Berger introduces three toolboxes for developing an ethic of excellence:

  • school culture of excellence- a community that honors and expects excellence
  • work of excellence- meaningful assignments and projects that students actually care about and that have an outside audience
  • teaching of excellence- providing teachers with the time and freedom to follow passions, collaborate, and get feedback

Each toolbox gets its own chapter outlining Berger's thoughts and observations from classrooms he's observed across the country.  Each chapter reads easily and quickly.

I struggle to inspire quality in my students, so this book was sometimes a discouraging read.  Berger's impressive student projects seemed unattainable, and I wanted to cry out in defense, "That would never work here!"

One of the significant differences between Berger's classroom and my classroom is access to resources.  He writes about taking field trips and inviting experts into his classroom.  That's simply not an option for me without raising thousands of dollars in plane fare.

But, I'm determined not to use Brevig Mission's isolation as an excuse for not creating an ethic of excellence in my classroom.  Instead of focusing on the infinite obstacles, I want to focus on the things I can do:

Meaningful Work

I can make work meaningful.  There are so many real things we could be doing, I don't need to spend class time on worksheets or assignments that get turned in and then thrown away.  I can think bigger and use culminating projects instead of isolated daily tasks.

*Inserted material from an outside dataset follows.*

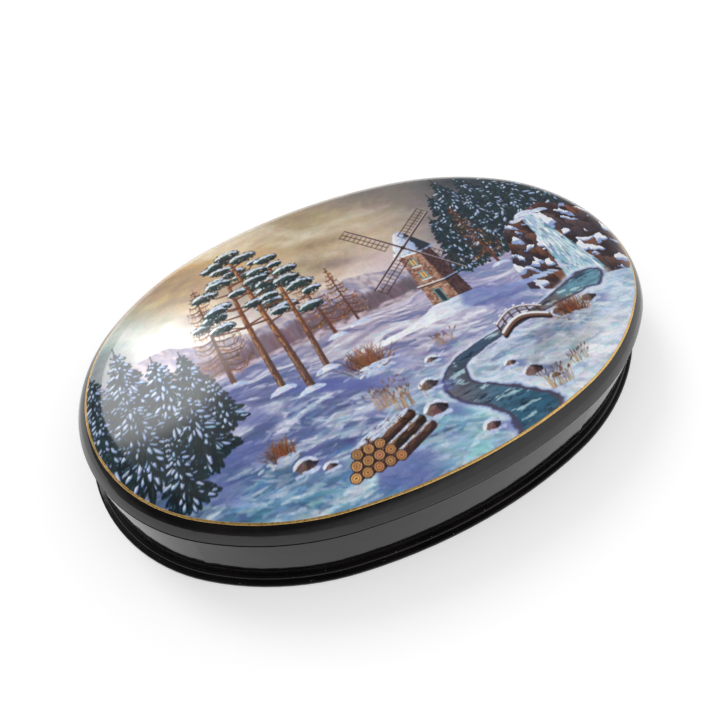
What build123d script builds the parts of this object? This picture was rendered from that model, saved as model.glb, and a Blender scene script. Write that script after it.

A former colleague (who is now my principal) was a master at meaningful work.  Her students ran a bakery, managed a bike repair shop, produced videos for the local station, and made snow caves for Arctic survival.  It is possible!  Even in Brevig Mission.  🙂

Multiple Drafts and Feedback

Multiple drafts are the norm in Berger's classroom.  Each students gathers feedback on each draft and goes back to make revisions.  An amazing example of student drafts is Austin's Butterfly.  I feel hope when I see the original draft of the butterfly.  If Austin can get from the first draft to the final draft through a series of critiques and revisions, my students can do it too!

Berger trained his students to be kind, specific and helpful when giving feedback.  That's a good starting point for me and my students.  How cool would it be if I exposed them to examples of "good" and "bad" feedback and we practiced classifying the feedback?  Then we could move on to getting and receiving peering feedback and producing (hopefully) improved drafts.


Once I fought through the discomfort of comparing my own classroom to Berger's classroom, An Ethic of Excellence was very inspiring.  It's helping me shift my mindset to one that favors project-based learning and authentic tasks.  I'm not sure where this shift will take me, but it's one I'm glad I'm making.